▶ [DATA SEGMENT]:

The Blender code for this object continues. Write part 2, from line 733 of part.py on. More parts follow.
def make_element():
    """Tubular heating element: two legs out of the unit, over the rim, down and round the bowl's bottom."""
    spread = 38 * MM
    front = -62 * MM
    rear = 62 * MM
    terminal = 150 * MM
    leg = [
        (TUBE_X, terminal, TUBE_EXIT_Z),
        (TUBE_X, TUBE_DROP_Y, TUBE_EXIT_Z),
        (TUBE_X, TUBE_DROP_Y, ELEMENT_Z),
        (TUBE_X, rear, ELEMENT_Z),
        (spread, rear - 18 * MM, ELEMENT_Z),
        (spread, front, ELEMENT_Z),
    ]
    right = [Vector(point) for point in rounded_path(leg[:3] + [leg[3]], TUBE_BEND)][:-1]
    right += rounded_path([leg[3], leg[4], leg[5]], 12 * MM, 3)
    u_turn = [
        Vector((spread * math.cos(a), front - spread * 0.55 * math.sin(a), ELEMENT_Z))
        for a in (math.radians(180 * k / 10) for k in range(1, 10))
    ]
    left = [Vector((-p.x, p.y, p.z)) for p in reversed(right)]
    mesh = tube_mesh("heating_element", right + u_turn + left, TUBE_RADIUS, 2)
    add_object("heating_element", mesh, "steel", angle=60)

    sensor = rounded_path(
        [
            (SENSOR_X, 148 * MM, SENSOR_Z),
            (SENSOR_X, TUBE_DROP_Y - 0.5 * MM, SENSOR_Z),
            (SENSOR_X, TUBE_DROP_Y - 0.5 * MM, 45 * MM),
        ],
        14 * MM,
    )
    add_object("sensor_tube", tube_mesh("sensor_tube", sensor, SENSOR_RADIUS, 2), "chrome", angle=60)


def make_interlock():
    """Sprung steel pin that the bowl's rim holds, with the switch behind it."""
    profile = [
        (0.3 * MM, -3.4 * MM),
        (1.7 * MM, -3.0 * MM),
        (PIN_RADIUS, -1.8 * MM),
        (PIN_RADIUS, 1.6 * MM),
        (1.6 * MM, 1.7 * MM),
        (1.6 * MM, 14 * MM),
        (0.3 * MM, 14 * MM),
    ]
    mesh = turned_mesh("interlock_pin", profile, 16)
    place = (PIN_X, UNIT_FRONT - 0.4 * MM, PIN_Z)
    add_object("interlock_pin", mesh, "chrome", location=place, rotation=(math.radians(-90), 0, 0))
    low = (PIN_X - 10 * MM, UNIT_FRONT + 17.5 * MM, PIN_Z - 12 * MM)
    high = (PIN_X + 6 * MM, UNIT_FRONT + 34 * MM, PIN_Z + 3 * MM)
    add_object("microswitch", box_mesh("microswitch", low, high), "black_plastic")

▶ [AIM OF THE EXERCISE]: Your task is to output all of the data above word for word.

▶ [FULL RESPONSE]:
The Blender code for this object continues. Write part 2, from line 733 of part.py on. More parts follow.
def make_element():
    """Tubular heating element: two legs out of the unit, over the rim, down and round the bowl's bottom."""
    spread = 38 * MM
    front = -62 * MM
    rear = 62 * MM
    terminal = 150 * MM
    leg = [
        (TUBE_X, terminal, TUBE_EXIT_Z),
        (TUBE_X, TUBE_DROP_Y, TUBE_EXIT_Z),
        (TUBE_X, TUBE_DROP_Y, ELEMENT_Z),
        (TUBE_X, rear, ELEMENT_Z),
        (spread, rear - 18 * MM, ELEMENT_Z),
        (spread, front, ELEMENT_Z),
    ]
    right = [Vector(point) for point in rounded_path(leg[:3] + [leg[3]], TUBE_BEND)][:-1]
    right += rounded_path([leg[3], leg[4], leg[5]], 12 * MM, 3)
    u_turn = [
        Vector((spread * math.cos(a), front - spread * 0.55 * math.sin(a), ELEMENT_Z))
        for a in (math.radians(180 * k / 10) for k in range(1, 10))
    ]
    left = [Vector((-p.x, p.y, p.z)) for p in reversed(right)]
    mesh = tube_mesh("heating_element", right + u_turn + left, TUBE_RADIUS, 2)
    add_object("heating_element", mesh, "steel", angle=60)

    sensor = rounded_path(
        [
            (SENSOR_X, 148 * MM, SENSOR_Z),
            (SENSOR_X, TUBE_DROP_Y - 0.5 * MM, SENSOR_Z),
            (SENSOR_X, TUBE_DROP_Y - 0.5 * MM, 45 * MM),
        ],
        14 * MM,
    )
    add_object("sensor_tube", tube_mesh("sensor_tube", sensor, SENSOR_RADIUS, 2), "chrome", angle=60)


def make_interlock():
    """Sprung steel pin that the bowl's rim holds, with the switch behind it."""
    profile = [
        (0.3 * MM, -3.4 * MM),
        (1.7 * MM, -3.0 * MM),
        (PIN_RADIUS, -1.8 * MM),
        (PIN_RADIUS, 1.6 * MM),
        (1.6 * MM, 1.7 * MM),
        (1.6 * MM, 14 * MM),
        (0.3 * MM, 14 * MM),
    ]
    mesh = turned_mesh("interlock_pin", profile, 16)
    place = (PIN_X, UNIT_FRONT - 0.4 * MM, PIN_Z)
    add_object("interlock_pin", mesh, "chrome", location=place, rotation=(math.radians(-90), 0, 0))
    low = (PIN_X - 10 * MM, UNIT_FRONT + 17.5 * MM, PIN_Z - 12 * MM)
    high = (PIN_X + 6 * MM, UNIT_FRONT + 34 * MM, PIN_Z + 3 * MM)
    add_object("microswitch", box_mesh("microswitch", low, high), "black_plastic")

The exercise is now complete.